» **Data excerpts**
= = = =

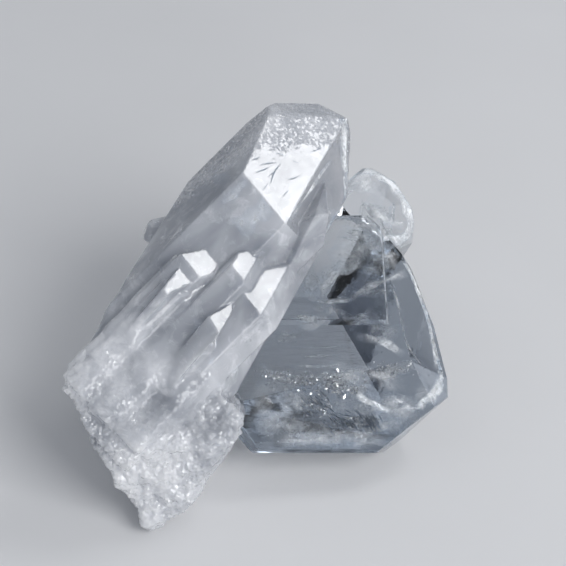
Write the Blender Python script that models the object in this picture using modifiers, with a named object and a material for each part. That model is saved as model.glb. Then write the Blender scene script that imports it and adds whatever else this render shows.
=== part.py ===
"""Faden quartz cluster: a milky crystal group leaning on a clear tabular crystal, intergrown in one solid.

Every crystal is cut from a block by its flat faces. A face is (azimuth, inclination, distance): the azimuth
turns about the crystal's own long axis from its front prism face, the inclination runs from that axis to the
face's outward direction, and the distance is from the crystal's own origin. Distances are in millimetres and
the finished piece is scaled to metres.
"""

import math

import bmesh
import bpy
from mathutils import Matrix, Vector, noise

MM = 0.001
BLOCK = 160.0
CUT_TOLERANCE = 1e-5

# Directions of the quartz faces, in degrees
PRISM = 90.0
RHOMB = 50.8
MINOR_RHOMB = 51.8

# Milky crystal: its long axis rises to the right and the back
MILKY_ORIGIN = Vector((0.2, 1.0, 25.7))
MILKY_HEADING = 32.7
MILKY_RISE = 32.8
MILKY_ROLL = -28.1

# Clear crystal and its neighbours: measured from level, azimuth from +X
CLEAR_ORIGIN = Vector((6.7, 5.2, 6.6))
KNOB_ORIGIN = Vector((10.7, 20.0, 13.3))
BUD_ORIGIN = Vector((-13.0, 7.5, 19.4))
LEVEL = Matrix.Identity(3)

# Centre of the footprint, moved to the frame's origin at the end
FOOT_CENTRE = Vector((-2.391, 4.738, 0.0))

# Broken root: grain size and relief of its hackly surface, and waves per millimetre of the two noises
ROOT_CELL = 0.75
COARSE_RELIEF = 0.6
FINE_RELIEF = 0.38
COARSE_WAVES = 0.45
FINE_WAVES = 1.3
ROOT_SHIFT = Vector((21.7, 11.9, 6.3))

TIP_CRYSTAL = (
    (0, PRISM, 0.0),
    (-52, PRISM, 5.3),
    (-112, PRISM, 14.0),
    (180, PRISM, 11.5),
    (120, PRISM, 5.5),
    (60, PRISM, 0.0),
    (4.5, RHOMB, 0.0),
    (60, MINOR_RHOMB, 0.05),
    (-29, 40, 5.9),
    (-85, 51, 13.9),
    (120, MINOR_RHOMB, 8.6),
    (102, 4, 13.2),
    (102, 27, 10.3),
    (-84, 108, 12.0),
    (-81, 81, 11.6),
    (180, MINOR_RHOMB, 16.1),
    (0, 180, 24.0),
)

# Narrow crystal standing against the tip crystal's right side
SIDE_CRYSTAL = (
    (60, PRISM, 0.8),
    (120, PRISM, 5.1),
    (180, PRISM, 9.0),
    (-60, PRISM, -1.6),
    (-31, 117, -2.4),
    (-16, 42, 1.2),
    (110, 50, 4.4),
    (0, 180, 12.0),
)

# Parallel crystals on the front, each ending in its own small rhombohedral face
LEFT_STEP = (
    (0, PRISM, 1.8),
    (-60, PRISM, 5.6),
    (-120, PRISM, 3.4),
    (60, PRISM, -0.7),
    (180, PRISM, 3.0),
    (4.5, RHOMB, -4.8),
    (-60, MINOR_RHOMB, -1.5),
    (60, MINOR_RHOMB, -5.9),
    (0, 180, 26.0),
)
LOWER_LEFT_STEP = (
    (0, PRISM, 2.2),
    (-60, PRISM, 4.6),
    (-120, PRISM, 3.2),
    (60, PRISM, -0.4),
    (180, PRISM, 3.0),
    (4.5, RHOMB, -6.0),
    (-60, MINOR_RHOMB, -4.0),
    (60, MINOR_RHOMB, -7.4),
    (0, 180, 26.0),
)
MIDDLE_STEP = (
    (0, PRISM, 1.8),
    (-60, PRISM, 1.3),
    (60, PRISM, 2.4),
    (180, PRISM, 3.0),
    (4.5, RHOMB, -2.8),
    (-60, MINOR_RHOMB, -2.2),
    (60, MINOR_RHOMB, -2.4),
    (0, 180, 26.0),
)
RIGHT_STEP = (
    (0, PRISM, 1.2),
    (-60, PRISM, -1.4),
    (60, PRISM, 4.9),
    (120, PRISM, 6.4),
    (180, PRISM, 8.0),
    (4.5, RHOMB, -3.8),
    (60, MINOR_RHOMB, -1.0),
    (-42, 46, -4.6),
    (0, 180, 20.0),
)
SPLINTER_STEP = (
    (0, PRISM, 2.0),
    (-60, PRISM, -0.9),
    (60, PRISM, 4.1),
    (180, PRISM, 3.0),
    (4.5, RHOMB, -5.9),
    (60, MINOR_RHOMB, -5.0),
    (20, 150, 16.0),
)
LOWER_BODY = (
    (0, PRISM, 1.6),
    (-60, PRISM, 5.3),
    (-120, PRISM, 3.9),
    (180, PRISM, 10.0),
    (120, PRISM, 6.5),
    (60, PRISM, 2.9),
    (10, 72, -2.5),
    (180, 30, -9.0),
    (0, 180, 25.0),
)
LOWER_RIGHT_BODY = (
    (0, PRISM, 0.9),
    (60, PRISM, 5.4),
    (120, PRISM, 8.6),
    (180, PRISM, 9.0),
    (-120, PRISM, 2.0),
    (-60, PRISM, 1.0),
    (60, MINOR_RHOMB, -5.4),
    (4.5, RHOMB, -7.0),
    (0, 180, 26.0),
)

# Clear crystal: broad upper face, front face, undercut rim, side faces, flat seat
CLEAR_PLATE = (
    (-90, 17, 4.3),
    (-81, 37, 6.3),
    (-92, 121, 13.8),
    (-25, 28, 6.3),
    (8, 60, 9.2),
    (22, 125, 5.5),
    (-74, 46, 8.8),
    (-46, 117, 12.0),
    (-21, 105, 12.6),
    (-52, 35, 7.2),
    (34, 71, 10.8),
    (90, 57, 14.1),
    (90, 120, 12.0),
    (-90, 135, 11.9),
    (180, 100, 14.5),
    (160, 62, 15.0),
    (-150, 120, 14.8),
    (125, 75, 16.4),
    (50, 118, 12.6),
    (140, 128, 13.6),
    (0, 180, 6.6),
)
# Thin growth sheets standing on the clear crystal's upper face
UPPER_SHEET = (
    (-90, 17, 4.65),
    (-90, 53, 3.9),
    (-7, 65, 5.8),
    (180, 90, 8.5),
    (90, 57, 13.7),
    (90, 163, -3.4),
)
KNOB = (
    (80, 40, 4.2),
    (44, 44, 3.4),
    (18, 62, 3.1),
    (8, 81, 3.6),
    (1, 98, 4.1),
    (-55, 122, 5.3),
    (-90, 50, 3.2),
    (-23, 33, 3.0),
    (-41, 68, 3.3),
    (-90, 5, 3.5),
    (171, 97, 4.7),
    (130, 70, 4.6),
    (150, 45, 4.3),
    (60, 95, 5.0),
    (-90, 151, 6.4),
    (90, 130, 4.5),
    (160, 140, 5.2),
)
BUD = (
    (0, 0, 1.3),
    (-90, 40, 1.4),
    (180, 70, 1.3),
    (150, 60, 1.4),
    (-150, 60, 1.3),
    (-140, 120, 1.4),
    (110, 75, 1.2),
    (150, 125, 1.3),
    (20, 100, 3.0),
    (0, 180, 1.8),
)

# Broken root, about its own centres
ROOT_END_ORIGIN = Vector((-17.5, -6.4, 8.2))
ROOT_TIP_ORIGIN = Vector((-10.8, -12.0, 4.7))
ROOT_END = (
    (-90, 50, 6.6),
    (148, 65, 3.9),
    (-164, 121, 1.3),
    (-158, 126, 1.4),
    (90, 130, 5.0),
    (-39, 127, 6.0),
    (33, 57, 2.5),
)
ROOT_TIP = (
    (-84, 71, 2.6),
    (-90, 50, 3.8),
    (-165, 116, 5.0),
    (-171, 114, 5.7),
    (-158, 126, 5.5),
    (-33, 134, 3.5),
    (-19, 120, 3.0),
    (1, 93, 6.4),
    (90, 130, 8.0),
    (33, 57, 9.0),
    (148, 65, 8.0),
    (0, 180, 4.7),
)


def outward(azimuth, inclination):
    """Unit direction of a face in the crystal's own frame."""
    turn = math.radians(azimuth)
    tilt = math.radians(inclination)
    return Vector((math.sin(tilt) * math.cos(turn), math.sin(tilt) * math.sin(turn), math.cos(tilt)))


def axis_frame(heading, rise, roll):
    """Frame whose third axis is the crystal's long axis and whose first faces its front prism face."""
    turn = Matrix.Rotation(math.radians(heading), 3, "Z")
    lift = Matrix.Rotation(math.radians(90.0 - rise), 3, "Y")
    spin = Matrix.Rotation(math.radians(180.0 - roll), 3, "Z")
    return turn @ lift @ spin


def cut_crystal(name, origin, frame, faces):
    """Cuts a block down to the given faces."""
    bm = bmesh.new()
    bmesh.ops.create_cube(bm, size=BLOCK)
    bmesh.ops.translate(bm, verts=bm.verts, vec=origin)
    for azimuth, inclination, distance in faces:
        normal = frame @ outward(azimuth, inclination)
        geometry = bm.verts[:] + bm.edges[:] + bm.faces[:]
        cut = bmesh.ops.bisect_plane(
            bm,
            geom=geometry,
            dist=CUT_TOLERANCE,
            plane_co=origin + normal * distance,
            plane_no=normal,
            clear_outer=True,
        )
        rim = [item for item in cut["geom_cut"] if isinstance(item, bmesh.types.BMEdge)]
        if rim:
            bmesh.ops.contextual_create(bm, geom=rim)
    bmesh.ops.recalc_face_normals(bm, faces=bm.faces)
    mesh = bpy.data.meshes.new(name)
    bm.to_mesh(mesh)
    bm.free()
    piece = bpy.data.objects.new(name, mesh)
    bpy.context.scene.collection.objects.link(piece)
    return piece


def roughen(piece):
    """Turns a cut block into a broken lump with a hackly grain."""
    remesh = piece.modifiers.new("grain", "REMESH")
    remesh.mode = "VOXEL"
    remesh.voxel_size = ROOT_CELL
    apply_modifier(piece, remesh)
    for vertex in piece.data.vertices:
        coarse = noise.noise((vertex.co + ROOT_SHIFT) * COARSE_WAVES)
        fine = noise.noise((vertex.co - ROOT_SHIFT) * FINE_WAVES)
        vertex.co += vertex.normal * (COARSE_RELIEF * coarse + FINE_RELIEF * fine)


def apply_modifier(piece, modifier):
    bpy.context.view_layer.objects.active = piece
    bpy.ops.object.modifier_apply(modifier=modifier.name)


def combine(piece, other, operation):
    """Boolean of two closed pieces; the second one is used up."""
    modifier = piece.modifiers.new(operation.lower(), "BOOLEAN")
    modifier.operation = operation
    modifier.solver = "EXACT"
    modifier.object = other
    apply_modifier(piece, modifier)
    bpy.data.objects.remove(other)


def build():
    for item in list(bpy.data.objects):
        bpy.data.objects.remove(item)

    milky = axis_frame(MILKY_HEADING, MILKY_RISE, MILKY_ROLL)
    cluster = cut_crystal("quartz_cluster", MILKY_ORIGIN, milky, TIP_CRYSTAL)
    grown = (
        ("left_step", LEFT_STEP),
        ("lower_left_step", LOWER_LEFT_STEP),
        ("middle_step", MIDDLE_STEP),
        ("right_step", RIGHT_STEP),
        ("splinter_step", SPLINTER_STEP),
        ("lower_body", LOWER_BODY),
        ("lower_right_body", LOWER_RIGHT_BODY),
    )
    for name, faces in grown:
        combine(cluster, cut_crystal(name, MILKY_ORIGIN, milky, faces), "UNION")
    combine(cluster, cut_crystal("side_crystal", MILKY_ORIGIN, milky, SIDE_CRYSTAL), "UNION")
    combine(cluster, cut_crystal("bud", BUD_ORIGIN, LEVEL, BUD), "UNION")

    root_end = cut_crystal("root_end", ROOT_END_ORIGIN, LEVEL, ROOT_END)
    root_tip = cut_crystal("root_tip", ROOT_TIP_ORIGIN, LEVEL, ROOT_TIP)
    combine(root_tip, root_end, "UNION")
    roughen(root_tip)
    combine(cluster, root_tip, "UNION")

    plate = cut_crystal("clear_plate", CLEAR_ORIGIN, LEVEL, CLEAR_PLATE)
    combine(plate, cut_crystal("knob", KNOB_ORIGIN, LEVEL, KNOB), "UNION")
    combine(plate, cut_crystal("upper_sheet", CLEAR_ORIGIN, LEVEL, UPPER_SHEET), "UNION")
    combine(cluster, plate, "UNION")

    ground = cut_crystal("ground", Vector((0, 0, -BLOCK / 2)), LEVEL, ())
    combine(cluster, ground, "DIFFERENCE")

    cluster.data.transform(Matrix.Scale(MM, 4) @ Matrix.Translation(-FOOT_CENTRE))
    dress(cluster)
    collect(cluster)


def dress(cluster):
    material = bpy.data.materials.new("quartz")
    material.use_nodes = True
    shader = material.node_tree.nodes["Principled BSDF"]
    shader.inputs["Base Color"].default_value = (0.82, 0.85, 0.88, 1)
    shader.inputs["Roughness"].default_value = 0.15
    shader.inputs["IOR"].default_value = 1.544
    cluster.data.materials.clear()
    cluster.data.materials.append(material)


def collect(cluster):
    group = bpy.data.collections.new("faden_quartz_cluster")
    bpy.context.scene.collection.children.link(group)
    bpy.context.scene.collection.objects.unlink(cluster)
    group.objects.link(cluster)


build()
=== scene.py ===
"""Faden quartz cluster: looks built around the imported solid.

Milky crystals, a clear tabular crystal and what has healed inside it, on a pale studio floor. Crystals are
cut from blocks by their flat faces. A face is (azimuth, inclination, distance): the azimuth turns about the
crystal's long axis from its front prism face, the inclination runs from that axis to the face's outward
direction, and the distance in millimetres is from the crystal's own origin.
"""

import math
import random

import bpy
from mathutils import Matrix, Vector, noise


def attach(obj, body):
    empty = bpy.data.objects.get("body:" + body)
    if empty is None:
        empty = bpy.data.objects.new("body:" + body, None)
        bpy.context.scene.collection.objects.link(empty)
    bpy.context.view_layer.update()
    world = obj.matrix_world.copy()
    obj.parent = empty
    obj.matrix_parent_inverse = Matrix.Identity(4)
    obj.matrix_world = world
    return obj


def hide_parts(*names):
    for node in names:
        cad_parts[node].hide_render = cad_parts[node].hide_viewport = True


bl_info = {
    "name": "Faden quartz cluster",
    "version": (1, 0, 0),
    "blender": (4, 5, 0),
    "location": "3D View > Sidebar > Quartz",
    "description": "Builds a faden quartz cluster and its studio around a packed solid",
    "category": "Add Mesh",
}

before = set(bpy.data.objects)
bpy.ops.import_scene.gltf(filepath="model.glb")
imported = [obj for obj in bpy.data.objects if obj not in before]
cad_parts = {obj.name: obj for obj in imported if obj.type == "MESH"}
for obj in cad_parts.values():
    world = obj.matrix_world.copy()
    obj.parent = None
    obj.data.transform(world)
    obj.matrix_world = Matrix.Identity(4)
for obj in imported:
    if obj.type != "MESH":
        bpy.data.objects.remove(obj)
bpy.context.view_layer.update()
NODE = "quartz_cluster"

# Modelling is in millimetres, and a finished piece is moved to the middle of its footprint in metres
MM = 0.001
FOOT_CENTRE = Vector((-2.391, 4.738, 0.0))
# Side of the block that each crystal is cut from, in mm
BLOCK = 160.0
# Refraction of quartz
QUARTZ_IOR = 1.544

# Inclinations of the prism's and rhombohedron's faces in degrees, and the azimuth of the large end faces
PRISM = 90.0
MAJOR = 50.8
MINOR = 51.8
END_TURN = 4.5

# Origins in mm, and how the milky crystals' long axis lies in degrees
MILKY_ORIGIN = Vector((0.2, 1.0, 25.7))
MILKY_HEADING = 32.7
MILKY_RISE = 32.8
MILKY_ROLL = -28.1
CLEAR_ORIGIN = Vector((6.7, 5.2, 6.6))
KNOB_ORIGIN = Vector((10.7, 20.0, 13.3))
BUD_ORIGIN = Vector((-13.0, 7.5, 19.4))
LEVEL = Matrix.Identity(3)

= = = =

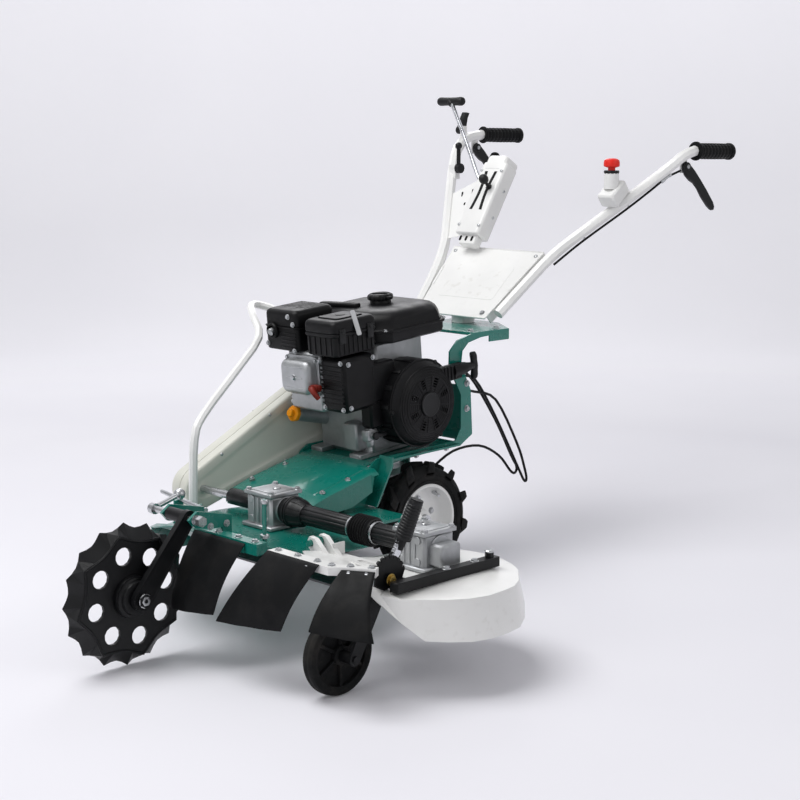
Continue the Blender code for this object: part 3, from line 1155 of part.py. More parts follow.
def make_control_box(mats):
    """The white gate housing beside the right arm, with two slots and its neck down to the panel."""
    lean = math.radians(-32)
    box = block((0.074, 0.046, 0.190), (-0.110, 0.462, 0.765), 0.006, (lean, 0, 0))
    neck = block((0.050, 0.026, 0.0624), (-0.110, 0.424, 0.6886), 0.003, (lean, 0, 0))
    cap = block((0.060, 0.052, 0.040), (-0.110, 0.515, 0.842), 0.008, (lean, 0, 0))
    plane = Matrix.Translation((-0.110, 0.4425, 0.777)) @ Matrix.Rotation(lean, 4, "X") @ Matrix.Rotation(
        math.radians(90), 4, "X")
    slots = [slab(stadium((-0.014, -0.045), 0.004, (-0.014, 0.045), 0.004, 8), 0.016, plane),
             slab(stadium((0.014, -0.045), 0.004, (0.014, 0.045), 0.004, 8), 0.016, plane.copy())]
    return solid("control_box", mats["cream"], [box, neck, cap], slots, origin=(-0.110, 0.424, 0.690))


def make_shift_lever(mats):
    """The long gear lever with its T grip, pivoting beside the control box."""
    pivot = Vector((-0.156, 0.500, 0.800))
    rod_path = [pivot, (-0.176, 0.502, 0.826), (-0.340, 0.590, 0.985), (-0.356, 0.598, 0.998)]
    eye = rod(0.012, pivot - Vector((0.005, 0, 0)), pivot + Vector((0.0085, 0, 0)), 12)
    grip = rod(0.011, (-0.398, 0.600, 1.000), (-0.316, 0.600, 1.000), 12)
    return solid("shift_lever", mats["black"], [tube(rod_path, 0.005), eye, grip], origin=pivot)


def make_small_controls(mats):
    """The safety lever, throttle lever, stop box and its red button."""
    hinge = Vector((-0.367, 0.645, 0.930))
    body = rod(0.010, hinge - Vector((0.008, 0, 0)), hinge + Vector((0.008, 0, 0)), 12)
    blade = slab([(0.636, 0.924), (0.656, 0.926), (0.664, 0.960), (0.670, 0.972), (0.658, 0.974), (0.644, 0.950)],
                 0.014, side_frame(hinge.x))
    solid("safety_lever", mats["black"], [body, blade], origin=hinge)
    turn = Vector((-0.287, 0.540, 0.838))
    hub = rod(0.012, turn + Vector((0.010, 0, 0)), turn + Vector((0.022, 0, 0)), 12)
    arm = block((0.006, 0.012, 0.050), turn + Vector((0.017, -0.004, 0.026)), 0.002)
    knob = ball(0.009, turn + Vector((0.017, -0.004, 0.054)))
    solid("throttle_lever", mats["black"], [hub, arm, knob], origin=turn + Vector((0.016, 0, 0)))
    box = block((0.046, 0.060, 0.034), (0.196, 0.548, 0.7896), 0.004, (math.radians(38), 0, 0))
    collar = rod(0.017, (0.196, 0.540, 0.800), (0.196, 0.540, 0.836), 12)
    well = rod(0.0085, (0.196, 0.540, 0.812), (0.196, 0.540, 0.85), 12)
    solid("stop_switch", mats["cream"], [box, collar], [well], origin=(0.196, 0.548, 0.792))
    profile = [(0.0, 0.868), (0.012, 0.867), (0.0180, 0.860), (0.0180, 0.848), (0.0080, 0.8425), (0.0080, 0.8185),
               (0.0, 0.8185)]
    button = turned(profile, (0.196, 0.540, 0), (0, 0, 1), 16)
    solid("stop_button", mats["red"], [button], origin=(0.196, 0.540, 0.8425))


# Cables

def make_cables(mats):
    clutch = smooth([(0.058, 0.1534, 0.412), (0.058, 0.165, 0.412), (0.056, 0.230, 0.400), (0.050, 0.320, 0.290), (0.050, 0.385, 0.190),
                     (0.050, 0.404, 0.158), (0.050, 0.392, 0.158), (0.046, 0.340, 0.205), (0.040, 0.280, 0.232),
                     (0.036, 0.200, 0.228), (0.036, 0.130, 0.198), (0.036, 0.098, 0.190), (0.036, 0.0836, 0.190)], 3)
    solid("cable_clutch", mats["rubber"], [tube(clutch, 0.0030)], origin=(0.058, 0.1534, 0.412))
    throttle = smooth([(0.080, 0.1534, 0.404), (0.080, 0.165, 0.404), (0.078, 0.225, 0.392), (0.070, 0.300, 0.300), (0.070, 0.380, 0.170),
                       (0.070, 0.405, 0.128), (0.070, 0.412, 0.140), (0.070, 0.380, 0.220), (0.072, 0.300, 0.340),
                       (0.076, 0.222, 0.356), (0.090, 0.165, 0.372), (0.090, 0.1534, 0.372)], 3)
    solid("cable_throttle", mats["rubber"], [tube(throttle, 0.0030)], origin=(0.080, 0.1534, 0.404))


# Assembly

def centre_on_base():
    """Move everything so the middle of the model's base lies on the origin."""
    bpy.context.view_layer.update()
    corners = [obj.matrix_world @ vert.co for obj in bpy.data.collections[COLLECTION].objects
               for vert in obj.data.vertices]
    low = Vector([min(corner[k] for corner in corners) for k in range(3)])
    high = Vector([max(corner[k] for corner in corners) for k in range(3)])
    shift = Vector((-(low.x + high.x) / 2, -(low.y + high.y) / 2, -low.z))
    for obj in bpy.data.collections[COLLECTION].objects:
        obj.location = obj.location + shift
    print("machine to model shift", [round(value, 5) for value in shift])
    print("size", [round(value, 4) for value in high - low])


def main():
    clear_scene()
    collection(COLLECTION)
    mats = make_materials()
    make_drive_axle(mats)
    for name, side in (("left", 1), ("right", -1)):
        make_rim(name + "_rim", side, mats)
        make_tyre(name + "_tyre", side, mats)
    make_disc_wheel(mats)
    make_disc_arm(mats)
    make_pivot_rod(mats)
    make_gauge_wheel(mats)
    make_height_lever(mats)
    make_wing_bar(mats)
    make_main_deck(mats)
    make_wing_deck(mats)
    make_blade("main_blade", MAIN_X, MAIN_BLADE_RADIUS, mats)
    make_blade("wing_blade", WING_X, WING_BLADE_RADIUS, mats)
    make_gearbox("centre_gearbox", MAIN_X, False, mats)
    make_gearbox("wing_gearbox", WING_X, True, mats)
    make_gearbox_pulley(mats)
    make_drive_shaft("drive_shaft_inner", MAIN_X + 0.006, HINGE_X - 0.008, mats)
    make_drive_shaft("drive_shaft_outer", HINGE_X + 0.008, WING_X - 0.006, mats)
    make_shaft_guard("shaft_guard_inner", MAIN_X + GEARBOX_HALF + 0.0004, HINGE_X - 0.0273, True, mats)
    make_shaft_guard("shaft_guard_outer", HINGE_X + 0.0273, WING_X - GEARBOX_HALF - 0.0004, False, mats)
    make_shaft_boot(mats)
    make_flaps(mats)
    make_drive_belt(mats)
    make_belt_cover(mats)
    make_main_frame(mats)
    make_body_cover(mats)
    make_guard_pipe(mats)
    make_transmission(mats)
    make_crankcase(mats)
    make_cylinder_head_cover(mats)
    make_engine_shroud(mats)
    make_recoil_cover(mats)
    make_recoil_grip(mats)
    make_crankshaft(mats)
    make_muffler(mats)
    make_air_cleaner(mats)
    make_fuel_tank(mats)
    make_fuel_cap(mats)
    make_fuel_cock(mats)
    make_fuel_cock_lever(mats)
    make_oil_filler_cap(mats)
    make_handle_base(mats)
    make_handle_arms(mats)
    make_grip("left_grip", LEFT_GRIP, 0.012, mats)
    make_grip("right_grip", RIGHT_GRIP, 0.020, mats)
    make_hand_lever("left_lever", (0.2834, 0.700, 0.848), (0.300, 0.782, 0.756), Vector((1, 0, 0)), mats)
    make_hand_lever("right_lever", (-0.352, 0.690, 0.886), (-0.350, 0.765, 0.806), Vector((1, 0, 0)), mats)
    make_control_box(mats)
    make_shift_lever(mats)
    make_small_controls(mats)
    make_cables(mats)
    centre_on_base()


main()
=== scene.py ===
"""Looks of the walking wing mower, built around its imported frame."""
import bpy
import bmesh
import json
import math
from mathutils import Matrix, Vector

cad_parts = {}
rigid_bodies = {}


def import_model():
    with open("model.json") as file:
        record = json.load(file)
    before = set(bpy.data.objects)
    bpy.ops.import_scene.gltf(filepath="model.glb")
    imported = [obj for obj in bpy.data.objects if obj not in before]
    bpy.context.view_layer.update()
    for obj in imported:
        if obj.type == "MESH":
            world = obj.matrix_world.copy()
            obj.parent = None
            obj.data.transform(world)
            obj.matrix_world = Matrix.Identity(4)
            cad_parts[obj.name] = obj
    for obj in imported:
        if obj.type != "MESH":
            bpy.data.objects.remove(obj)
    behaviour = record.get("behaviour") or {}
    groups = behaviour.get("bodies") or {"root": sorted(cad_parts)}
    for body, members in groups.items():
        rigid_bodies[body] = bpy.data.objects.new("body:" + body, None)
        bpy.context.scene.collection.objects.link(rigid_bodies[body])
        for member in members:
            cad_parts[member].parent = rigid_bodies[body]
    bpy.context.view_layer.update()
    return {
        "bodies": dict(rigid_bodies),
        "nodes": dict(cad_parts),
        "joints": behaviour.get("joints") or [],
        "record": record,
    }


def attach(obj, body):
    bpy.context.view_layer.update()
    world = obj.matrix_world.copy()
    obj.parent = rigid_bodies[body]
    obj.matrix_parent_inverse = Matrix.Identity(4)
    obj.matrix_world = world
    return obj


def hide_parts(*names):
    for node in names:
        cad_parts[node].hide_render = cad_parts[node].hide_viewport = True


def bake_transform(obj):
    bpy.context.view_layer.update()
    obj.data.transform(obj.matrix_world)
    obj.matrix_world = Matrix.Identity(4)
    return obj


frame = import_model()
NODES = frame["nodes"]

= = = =

Write the lines again exactly, beginning at the line that has "Write the Blender Python" and stopping after the line that has "ROOT_SHIFT = Vector((21.7, 11.9, 6.3))"; include no other lines.

Write the Blender Python script that models the object in this picture using modifiers, with a named object and a material for each part. That model is saved as model.glb. Then write the Blender scene script that imports it and adds whatever else this render shows.
=== part.py ===
"""Faden quartz cluster: a milky crystal group leaning on a clear tabular crystal, intergrown in one solid.

Every crystal is cut from a block by its flat faces. A face is (azimuth, inclination, distance): the azimuth
turns about the crystal's own long axis from its front prism face, the inclination runs from that axis to the
face's outward direction, and the distance is from the crystal's own origin. Distances are in millimetres and
the finished piece is scaled to metres.
"""

import math

import bmesh
import bpy
from mathutils import Matrix, Vector, noise

MM = 0.001
BLOCK = 160.0
CUT_TOLERANCE = 1e-5

# Directions of the quartz faces, in degrees
PRISM = 90.0
RHOMB = 50.8
MINOR_RHOMB = 51.8

# Milky crystal: its long axis rises to the right and the back
MILKY_ORIGIN = Vector((0.2, 1.0, 25.7))
MILKY_HEADING = 32.7
MILKY_RISE = 32.8
MILKY_ROLL = -28.1

# Clear crystal and its neighbours: measured from level, azimuth from +X
CLEAR_ORIGIN = Vector((6.7, 5.2, 6.6))
KNOB_ORIGIN = Vector((10.7, 20.0, 13.3))
BUD_ORIGIN = Vector((-13.0, 7.5, 19.4))
LEVEL = Matrix.Identity(3)

# Centre of the footprint, moved to the frame's origin at the end
FOOT_CENTRE = Vector((-2.391, 4.738, 0.0))

# Broken root: grain size and relief of its hackly surface, and waves per millimetre of the two noises
ROOT_CELL = 0.75
COARSE_RELIEF = 0.6
FINE_RELIEF = 0.38
COARSE_WAVES = 0.45
FINE_WAVES = 1.3
ROOT_SHIFT = Vector((21.7, 11.9, 6.3))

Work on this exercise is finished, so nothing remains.